Part of that humor stems from Lara Jean finding herself in cringe-worthy situations, which Condor found “super easy” to portray. “I think I’m embarrassed all the time,” she said. “You just walked in on me, and I lost a nail, so I’m embarrassed here. It came pretty natural to me, feeling a little embarrassed and out of place because I think everyone feels that at times. I loved it.”
While Lara Jean’s story is universal, Han wanted to challenge the default image of a white protagonist. She wrote the Covey sisters as biracial children of a white doctor (John Corbett) and a Korean-American mother, who has died. Janel Parrish and Anna Cathcart, who play older sister Margot and younger sister Kitty, respectively, are both hapa or of partial Asian descent.
“I said to the publisher, ‘I really want a photographic cover, because I really want an Asian girl to walk into Barnes & Noble and see an Asian face and see herself,’” said Han. “I think that experience is so rare for young Asian-American girls. They were very much on board with that, and then what ended up happening was it was the first YA book to have an Asian person on the cover and hit the New York Times Best Sellers list. It was really fulfilling as a creator to be able to see people be really supportive of that. … What I was thinking about was to have that kind of a character where people go, ‘Oh, she’s so me,’ to really relate to her.”
As a young girl of partly Chinese descent, Parrish would have been the target audience for this movie.
“I wish that there were more Asian-American leads in films and television that as a young girl, I could look up to. … It was difficult for me to find a good representation where I said, ‘Oh, that looks like me. I identify with this person. I can do that, I want to be that,’” said Parrish. “For me it was actually a Broadway actress, Lea Salonga. This beautiful Asian-American woman was able to do Broadway as well as do film, the Disney princess [singing] voice of Jasmine and Mulan. I was like, ‘Wow, I can do that, I want to follow in her footsteps.’”
The actress is proud to star in a movie with an Asian-American lead and hopes this trend continues, beyond this film and “Crazy Rich Asians,” which is being released the same week in theaters. “There should be more of that, where diversity is normal, that you’re going to see more diverse leads in a film,” she said. “The movie is not about the fact that we are an Asian-American family. It’s about the fact that this girl is going through self-discovery and all the themes of the movie, with sisterhood and family and young love, but we just happen to be an Asian-American family.”
Trying to find that balance of how many Asian cultural elements to add to this American family wasn’t Johnson’s area of expertise. Instead, she went straight to the source to get insight into the Coveys. “I always love to go to the novelist, the original author,” said Johnson. “That’s important to me to understand what they were thinking and if it’s being developed in the way they wanted it to be. If she had told me, ‘I hate the script. I wish they weren’t making this movie,’ I probably wouldn’t have done it.”

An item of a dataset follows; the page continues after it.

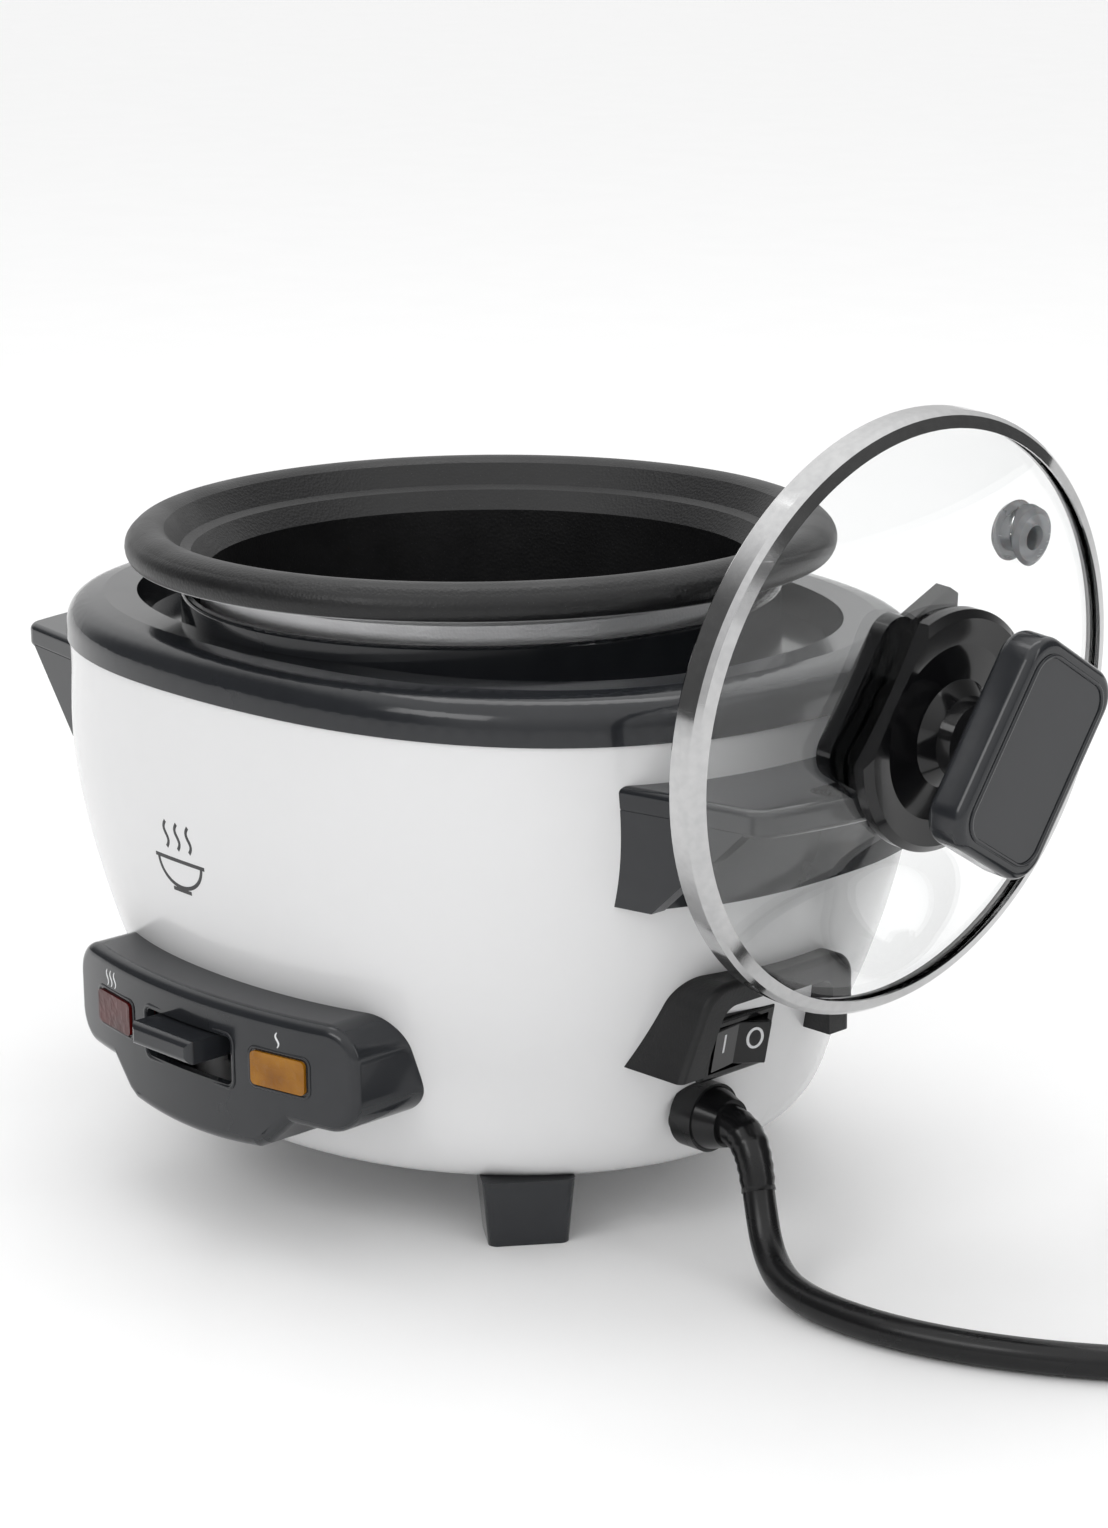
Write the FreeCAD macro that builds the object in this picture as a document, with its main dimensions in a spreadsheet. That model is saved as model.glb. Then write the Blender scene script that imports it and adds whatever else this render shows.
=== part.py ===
import FreeCAD, Part
import math
import os
import Sketcher

V = FreeCAD.Vector

# ---------------------------------------------------------------------------
# Driving dimensions, in millimetres (angles in degrees). The origin is on the
# floor below the cooker's axis, +Z up; the control panel faces -Y, the switch
# and the cord are on +X, and the lid is parked on the +X handle.
# ---------------------------------------------------------------------------
SIZES = [
    ("shell_long", 102.0, "outer shell half length along X at its top"),
    ("shell_short", 81.0, "outer shell half width along Y at its top"),
    ("shell_base_long", 79.0, "half length along X at the shell's bottom"),
    ("shell_base_short", 69.5, "half width along Y at the shell's bottom"),
    ("shell_top", 118.5, "height of the joint between shell and top ring"),
    ("shell_bottom", 14.0, "height of the shell's bottom"),
    ("taper_start", 95.0, "height below which the shell tapers"),
    ("shell_wall", 0.9, "steel thickness"),
    ("bottom_round", 9.0, "radius between shell wall and bottom"),
    ("ring_band", 5.5, "upright band of the top ring"),
    ("ring_height", 10.0, "top ring's height above the shell"),
    ("ring_crown", 8.0, "width of the ring's rounded shoulder"),
    ("recess_inset", 15.5, "from the ring's outside to the moat"),
    ("moat_depth", 7.0, "depth of the moat"),
    ("ring_wall", 2.0, "plastic thickness of the top ring"),
    ("collar_inner", 66.8, "inner radius of the ring's collar"),
    ("collar_wall", 1.8, "collar thickness"),
    ("collar_top", 133.0, "height of the collar's lip"),
    ("pot_outer", 64.2, "outer radius of the pot's wall"),
    ("pot_wall", 1.5, "pot thickness"),
    ("pot_base", 40.0, "height of the pot's underside"),
    ("pot_round", 9.0, "radius between pot wall and base"),
    ("rim_crest", 74.5, "radius of the rim's crest"),
    ("rim_reach", 80.8, "outer radius of the rolled rim"),
    ("rim_top", 148.3, "height of the rim's crest"),
    ("rim_drop", 7.6, "height of the rolled rim"),
    ("well_gap", 1.2, "gap between pot and inner well"),
    ("well_wall", 0.6, "inner well thickness"),
    ("well_floor", 30.0, "height of the inner well's floor"),
    ("heater_radius", 57.0, "heating plate radius"),
    ("heater_thick", 8.0, "heating plate thickness"),
    ("sensor_radius", 15.0, "thermostat cap radius"),
    ("sensor_gap", 0.3, "gap between thermostat cap and pot"),
    ("foot_screw_share", 0.93, "foot screw radius as a share of the foot radius"),
    ("sensor_tall", 6.0, "thermostat cap height"),
    ("magnet_radius", 5.0, "moving magnet radius"),
    ("rod_radius", 1.8, "pull rod radius"),
    ("foot_radius", 67.0, "radius at which the feet stand"),
    ("foot_wide", 21.0, "foot width at its top"),
    ("foot_deep", 17.0, "foot depth at its top"),
    ("foot_taper", 1.6, "foot taper on each side"),
    ("foot_first", -36.0, "direction of the first foot"),
    ("plate_thick", 1.5, "base plate thickness"),
    ("screw_radius", 1.6, "screw shank radius"),
    ("screw_head", 3.2, "screw head radius"),
    ("handle_top", 110.0, "height of the handles' top"),
    ("handle_tall", 26.0, "height of the handle's back plate"),
    ("handle_reach", 129.0, "X at the middle of the handle's edge"),
    ("handle_corner", 122.5, "X at the handle's corners"),
    ("handle_half", 46.0, "half length of the handle at the wall"),
    ("handle_tip_half", 39.5, "half length of the handle at its corners"),
    ("handle_lip", 6.0, "thickness of the handle's lip"),
    ("handle_back", 4.0, "thickness of the handle's back plate"),
    ("handle_wing", 3.5, "thickness of the handle's side wings"),
    ("slot_reach", 121.8, "X at the middle of the lid slot"),
    ("slot_wide", 7.6, "width of the lid slot"),
    ("slot_half", 21.0, "half length of the lid slot"),
    ("hood_centre", -9.0, "Y at the middle of the switch hood"),
    ("hood_front", 103.0, "X of the hood's front"),
    ("hood_top", 65.5, "height of the hood's top"),
    ("hood_bottom", 44.5, "height of the hood's feet"),
    ("hood_half_top", 21.5, "half width of the hood at its top"),
    ("hood_half_low", 26.5, "half width of the hood at its feet"),
    ("hood_wall", 5.5, "thickness of the hood"),
    ("switch_side", -12.6, "Y at the middle of the switch"),
    ("switch_height", 47.0, "height of the middle of the switch"),
    ("switch_face", 93.0, "X of the switch bezel's face"),
    ("bezel_long", 21.0, "bezel length along Y"),
    ("bezel_tall", 15.0, "bezel height"),
    ("bezel_thick", 2.2, "bezel thickness"),
    ("switch_lean", 12.0, "lean of the switch, top outwards"),
    ("rocker_long", 14.4, "rocker length along Y"),
    ("rocker_tall", 10.4, "rocker height"),
    ("switch_deep", 16.0, "depth of the switch body behind its bezel"),
    ("gland_side", -17.0, "Y of the cord gland"),
    ("gland_height", 30.5, "height of the cord gland"),
    ("gland_radius", 7.6, "gland collar radius"),
    ("cord_width", 7.0, "cord diameter"),
    ("panel_half", 48.0, "half length of the control panel"),
    ("panel_top", 55.5, "height of the panel's top"),
    ("panel_low", 31.5, "height of the panel's lower edge"),
    ("tab_low", 24.0, "height of the tab's lower edge"),
    ("tab_half", 24.0, "half length of the tab's lower edge"),
    ("panel_front", 89.5, "distance of the panel's front from the axis"),
    ("panel_curve", 160.0, "radius of the panel's front in plan"),
    ("panel_wall", 2.0, "panel thickness"),
    ("panel_round", 8.0, "panel corner radius"),
    ("slot_long_half", 14.7, "half length of the lever slot"),
    ("slot_tall_half", 5.5, "half height of the lever slot"),
    ("slot_height", 42.4, "height of the middle of the lever slot"),
    ("lens_side", 28.5, "X of the lamps either side"),
    ("lens_height", 43.0, "height of the lamps"),
    ("lens_long", 15.0, "lamp lens length"),
    ("lens_tall", 7.6, "lamp lens height"),
    ("lever_half", 10.2, "half width of the cook lever"),
    ("lever_thick", 5.2, "cook lever thickness"),
    ("lever_front", 97.0, "distance of the lever's front from the axis"),
    ("pivot_side", 45.0, "distance of the lever's pivot from the axis"),
    ("pivot_height", 24.5, "height of the lever's pivot"),
    ("pin_radius", 1.5, "pivot pin radius"),
    ("pin_play", 0.05, "radial clearance on the pivot pin"),
    ("arm_half", 5.0, "half width of the lever arm"),
    ("arm_thick", 1.2, "lever arm thickness"),
    ("lid_radius", 63.9, "radius of the lid's steel rim"),
    ("lid_height", 123.3, "height of the parked lid's centre"),
    ("lid_reach", 124.3, "X of the parked lid's centre"),
    ("lid_lean", 5.0, "lean of the parked lid, top outwards"),
    ("lid_turn", 31.0, "turn of the lid's knob from upright"),
    ("rim_wide", 5.4, "width of the lid's steel band"),
    ("dome_rise", 14.0, "rise of the glass dome above the rim"),
    ("glass_thick", 3.5, "glass thickness"),
    ("vent_radius", 45.0, "distance of the vent from the lid's centre"),
    ("vent_turn", 38.0, "direction of the vent from upright"),
    ("flange_radius", 25.5, "knob flange radius"),
    ("flange_half", 20.0, "half width between the flange's flats"),
    ("stem_radius", 8.0, "knob stem radius"),
    ("stem_top", 29.0, "height of the stem above the rim plane"),
    ("grip_long", 46.0, "grip length"),
    ("grip_wide", 31.0, "grip width"),
    ("grip_thick", 9.0, "grip thickness"),
    ("hanger_long", 36.0, "lid hanger length"),
    ("hanger_wide", 30.0, "lid hanger width"),
    ("hanger_thick", 3.6, "lid hanger thickness"),
    ("hanger_nose", 28.0, "hanger nose's distance from the centre"),
    ("coil_x", 190.0, "X of the coiled cord"),
    ("coil_y", 88.0, "Y of the coiled cord"),
    ("coil_mean", 39.0, "mean radius of the coiled cord"),
    ("coil_wide", 15.0, "width of the coiled bundle"),
    ("coil_tall", 15.0, "height of the coiled bundle"),
]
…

In particular, Han consulted on what Korean touches would or would not be seen in the Covey household. In the opening scenes, it’s clear that the Covey home is far more Western in decor than Asian, other than a few portraits, some framed art, and a traditional Asian rice cooker in the kitchen. Nothing screams Korean in any way, and all the girls appear to wear their outdoor shoes in the house, which isn’t very Asian at all.
“We kept it pretty down the middle, except for the food, which [the father] can’t make very well,” said Johnson referring to the character’s failed attempts at cooking Korean cuisine. “A white guy making Asian food.”
“To All the Boys I’ve Loved Before” is available to stream beginning Friday, August 17 on Netflix.